Certainly, plenty of controversy and politics swirl around the WTC site. Although the Lower Manhattan Development Corp. selected the two finalists, the land is actually owned by the Port Authority, which is headed by the governors of New York and New Jersey. The Twin Towers, however, had been leased to developer Larry Silverstein, who has indicated he doesn't like any of the plans. All of the parties will be involved in the final decision. The city's citizens have some ideas, too: Libeskind has received hundreds of e-mails about his design, not all supportive. He says he answers every one--for now, anyway. Then there is the matter of money: Both proposals would run in the billions, and there will be great pressure to scale them back. Given all of these constraints, the two designs are perhaps best thought of as "inspirational guidelines," says Rick Bell, the executive director of the American Institute of Architects' New York Chapter.

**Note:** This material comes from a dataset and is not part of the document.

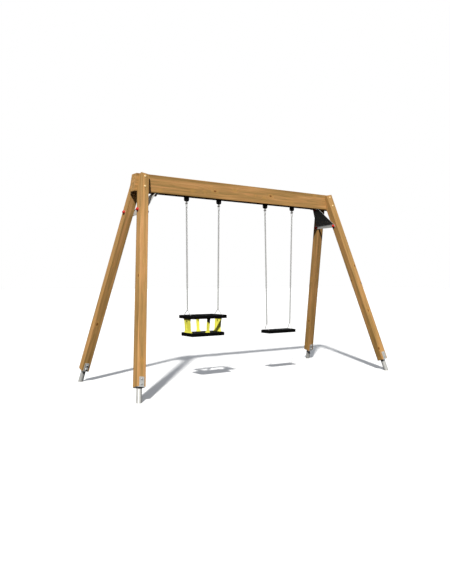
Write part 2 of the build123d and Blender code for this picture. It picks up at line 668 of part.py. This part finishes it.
panel = support(panel_width, panel_thickness, panel_end_width, panel_end_width, panel_foot_depth,
                panel_top_reach, panel_bottom_reach, tongue_outside=False)
bar = support(bar_width, bar_thickness, bar_foot_width, bar_width, bar_foot_depth,
              bar_top_reach, bar_bottom_reach, tongue_outside=True)
on_seat = Pos(cradle_middle, 0, seat_top)
panel_places = [on_seat * Rot(0, 0, turn) for turn in (0, 180)]
bar_places = [on_seat * Rot(0, 0, turn) for turn in (-90, 90)]


def placed(index):
    """One kind of piece of the four supports, in place."""
    pairs = [(panel, place) for place in panel_places] + [(bar, place) for place in bar_places]
    pieces = []
    for made, place in pairs:
        item = made[index]
        pieces += [place * one for one in (item if isinstance(item, list) else [item])]
    return pieces


inner_corner = max(ring_corner - ring_bar, ring_bar / 3)
ring = extrude(RectangleRounded(ring_length, ring_depth, ring_corner)
               - RectangleRounded(ring_length - 2 * ring_bar, ring_depth - 2 * ring_bar, inner_corner),
               ring_height)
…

As with the Jewish Museum, Libeskind approached the Trade Center competition by studying history. Before designing the museum, he read Nazi files on residents from the surrounding neighborhood who were deported to concentration camps. For the Trade Center, Libeskind, who became a U.S. citizen in 1965, reread the Declaration of Independence (hence the 1,776-foot tower) and fiction about New York by 19th century authors such as Herman Melville and Walt Whitman. He says his proposal aims to "create a dense and exhilarating affirmation of New York," of the kind Whitman portrayed in Leaves of Grass. That sense of the city's past could well help him play an important role in its future.